As if this were not challenging enough, there are complexities here too. South Korea has a long-standing agreement with the U.S. that it will not seek enrichment or reprocessing (nuclear fuel production). Yet its nuclear industry has been eager to change this. Highly successful at home and more recently abroad—it is now completing four reactors in the United Arab Emirates (UAE) and is discussing other such projects in a number of nations—has a strong interest in developing technology for all aspects of civilian nuclear energy, covering the entire fuel cycle. The rationale for this looks to energy security (self-reliance), cheap and abundant power, and export potential. Current President Moon Jae-in has pledged to begin a phase-out of South Korea’s nuclear program in favor of natural gas and renewable sources, but there are signs his plan will not be fulfilled. Moreover, his decision to help celebrate South Korea’s completion of the first UAE reactor this spring suggests that the nuclear export industry may remain intact.            

Whether Kim Jong-Un will demand a prohibition on any nuclear fuel production in the ROK isn’t known, but it might be suspected. The U.S. is in no rush to grant South Korea such capability at present, and it seems probable that Washington will remain cool to the idea until North Korea has dismantled its own enrichment and reprocessing facilities. Japan, meantime, has reprocessed spent nuclear fuel for decades. China has lived with this and with the knowledge that the Japanese could build a weapon, if they so chose, in fairly quick order. The long-term situation regarding whether reprocessing in the ROK would be perceived as a threat or not is therefore uncertain.           
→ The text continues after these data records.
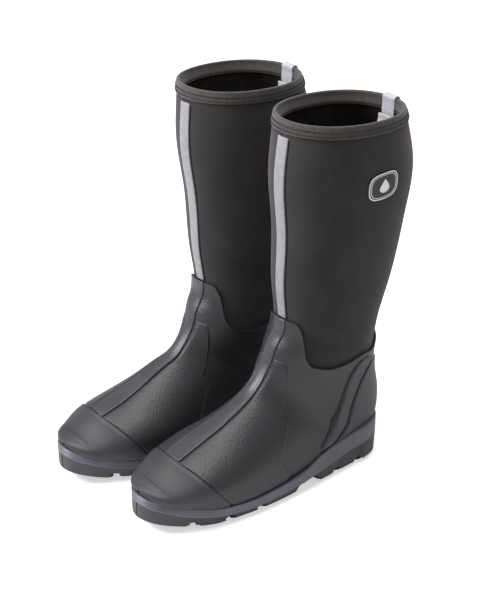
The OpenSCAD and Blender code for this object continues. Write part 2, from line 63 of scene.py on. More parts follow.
# front y and z, back y and z, half width, centre x, upper power, lower power, sag of the widest line
LAST = np.array([
    [-0.42 * CALF_D, BOOT_H, 0.445 * CALF_D, BOOT_H, CALF_W * 0.49, LEAN, 2.15, 2.15, 0],
    [-0.45 * CALF_D, SHAFT_Z + 0.73 * SHAFT_L, 0.55 * CALF_D, SHAFT_Z + 0.73 * SHAFT_L,
     CALF_W / 2, LEAN * 0.82, 2.15, 2.15, 0],
    [-0.41 * CALF_D, SHAFT_Z + 0.46 * SHAFT_L, 0.52 * CALF_D, SHAFT_Z + 0.46 * SHAFT_L,
     CALF_W * 0.465, LEAN * 0.6, 2.15, 2.15, 0],
    [-0.4 * CALF_D, SHAFT_Z + 0.215 * SHAFT_L, 0.47 * CALF_D, SHAFT_Z + 0.2 * SHAFT_L,
     (CALF_W / 2 + ANKLE_X) / 2, LEAN * 0.36, 2.15, 2.15, 0],
    [THROAT_Y + 8, SHAFT_Z, 60, THROAT_Z + 8, ANKLE_X + 4, LEAN * 0.2, 2.15, 2.15, 0],
    [THROAT_Y - 3, THROAT_Z - 4, 58, 118, ANKLE_X, LEAN * 0.1, 2.15, 2.2, 0],
    [THROAT_Y - 11, THROAT_Z - 24, HEEL_Y + 3, 77, ANKLE_X - 2, 0, 2.15, 2.4, 0.05],
    [THROAT_Y - 22, THROAT_Z - 40, HEEL_Y - 2, H_Z + 8, HEEL_X, 0, 2.1, 2.8, 0.12],
    [THROAT_Y - 22 - FOOT_RUN * 0.085, THROAT_Z - 52, HEEL_Y - 28, H_Z, HEEL_X, 0, 2.1, 3.8, 0.2],
    [THROAT_Y - 22 - FOOT_RUN * 0.21, INSTEP_Z, HEEL_Y - 70, H_Z + 0.3 * (B_Z - H_Z),
     WAIST_W / 2 - SKIN + 2, 2, 2.1, 4.2, 0.28],
    [THROAT_Y - 22 - FOOT_RUN * 0.375, INSTEP_Z + 0.3 * (TOP_Z - INSTEP_Z), HEEL_Y - 118,
     H_Z + 0.75 * (B_Z - H_Z), (WAIST_W + 0.42 * (BALL_W - WAIST_W)) / 2 - SKIN + 2,
     2, 2.1, 4.2, 0.35],
    [THROAT_Y - 22 - FOOT_RUN * 0.55, INSTEP_Z + 0.58 * (TOP_Z - INSTEP_Z),
     HEEL_Y + 0.565 * (TOE_Y - HEEL_Y), B_Z, BALL_X, 1, 2.1, 4.2, 0.38],
    [THROAT_Y - 22 - FOOT_RUN * 0.705, INSTEP_Z + 0.81 * (TOP_Z - INSTEP_Z),
     HEEL_Y + 0.69 * (TOE_Y - HEEL_Y), B_Z, BALL_X, 2, 2.1, 4.2, 0.38],
    [TOE_Y + 31, TOP_Z, TOE_Y + 58, B_Z + 0.4 * (T_Z - B_Z) - 2, TOE_X + 1, 3, 2.1, 4, 0.35],
    [TOE_Y + 12, TOP_Z - 13, TOE_Y + 22, T_Z - 3, TOE_X - 13, 3, 2.15, 3.6, 0.25],
    [TOE_Y, T_Z + TIP_RISE, TOE_Y, T_Z + TIP_RISE, TOE_X - 24, 3, 2.2, 3, 0.2]])
TIP = len(LAST) - 1
SHAFT_END = 5.42
NEOPRENE_T, PANEL_TOP, GLUE_GAP = 5.0, 0.15, 0.3


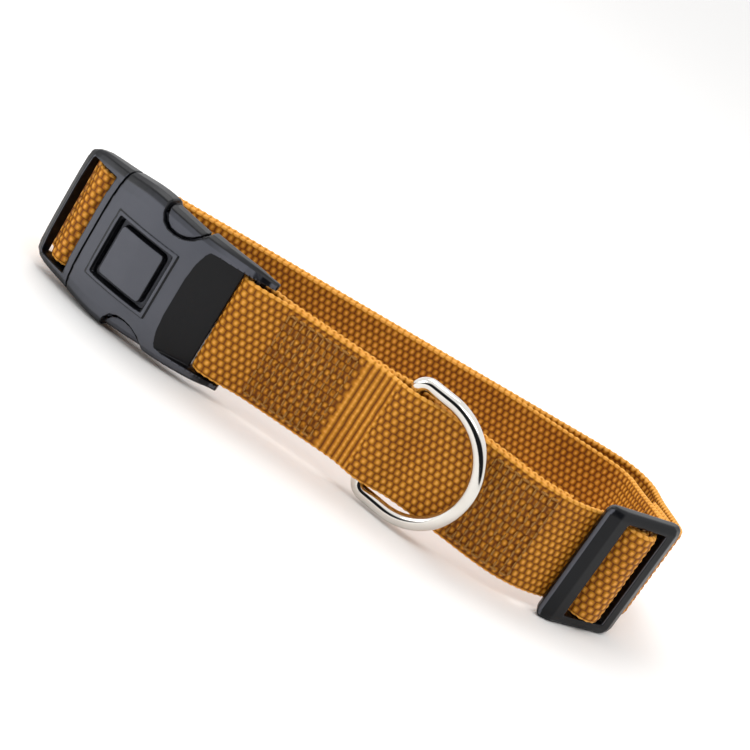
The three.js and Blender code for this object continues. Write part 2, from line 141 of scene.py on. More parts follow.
def plan_rows(back, side):
    """Each leg: its name, its length and the angle that it turns to the left."""
    last = FRONT_END_BEND * math.radians(FRONT_END_TURN)
    far = 180 + BACK_LEAN - FRONT_HEADING - FRONT_TURN - FRONT_END_TURN - SLIDER_END_TURN
    buckle = math.degrees((BUCKLE_LENGTH - EAR_OVERHANG) / BUCKLE_RADIUS)
    left = 90 - LEFT_LEAN - BACK_LEAN
    plug = 90 + LEFT_LEAN + FRONT_HEADING - buckle
    return [
        ("from the buckle", RING_AT, FRONT_TURN),
        ("past the ring", SLIDER_AT - RING_AT - last, 0),
        ("to the slider", last, FRONT_END_TURN),
        ("slider", SLIDER_LENGTH, 0),
        ("behind the slider", NEAR_BEND * math.radians(SLIDER_END_TURN), SLIDER_END_TURN),
        ("right side", RIGHT_SIDE, 0),
        ("far bend", FAR_BEND * math.radians(far) * FAR_TIGHT, far * FAR_TIGHT),
        ("far bend closes", FAR_BEND * FAR_CLOSING, far * FAR_SLACK),
        ("back run", back, 0),
        ("left bend", LEFT_BEND * math.radians(left), left),
        ("left side", side, 0),
        ("to the plug", LEFT_BEND * math.radians(plug), plug),
        ("buckle", BUCKLE_LENGTH - EAR_OVERHANG, buckle),
    ]


def along(leg, d):
    """The place and heading at a distance along one leg."""
    start, x, y, heading, length, bend = leg
    if abs(bend) < 1e-9:
        return x + d * math.cos(heading), y + d * math.sin(heading), heading
    turned = heading + bend * d
    return (
        x + (math.sin(turned) - math.sin(heading)) / bend,
        y - (math.cos(turned) - math.cos(heading)) / bend,
        turned,
    )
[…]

To whit, in talking about “denuclearization,” Trump and Kim are talking about significantly different things, even at the level of basic ideas. The U.S. is focused almost exclusively on North Korea, whereas Mr. Kim seems to be thinking in terms of the entire peninsula, “Korea” writ large. Because of this, the two sides are also invoking demands that will require some degree of ingenuity in order to be compatible or, more important, exchangeable. It is extremely unlikely that Kim will give up all of his weapons and nuclear material for mere pledges of non-invasion by the U.S., or for a treaty to end the Korean War, or for the cessation of joint military exercises involving the U.S. and South Korea. He might agree to dismantle some of his weapons and facilities for all of these. Of course, such barter scenarios are entirely hypothetical at this point. But they do suggest the kind of challenges that “denuclearization” will inevitably involve. Here’s another: how far might the U.S. be willing to reduce its naval presence or nuclear umbrella in NE Asia for complete dismantlement of North Korea’s uranium enrichment and plutonium production sites?            

At this point, however, it doesn’t appear as if Trump, Pompeo, or most other administration officials fully understand or realize what will be involved in the process they believe has begun. Mr. Kim, on the other hand, surely does. John Bolton’s approach, demanding that North Korea simply give up everything, without any trade-offs—CVID for free, so to speak, counts as a formula for failure or war. Mr. Bolton had a nearly invisible presence at the summit. Yet only two days after the June 12 Singapore meetingt, Mr. Pompeo sought to reassure Asian allies by firmly stating that the U.S. would have to see “complete denuclearization [for there to] be relief from sanctions.” Coming immediately after President Trump’s own promise of halting military exercises, this suggests an administration in utter conceptual disarray. To say that Mr. Kim has a stronger hand at present and reasons for his broad, cherubic smile is not to exaggerate the case.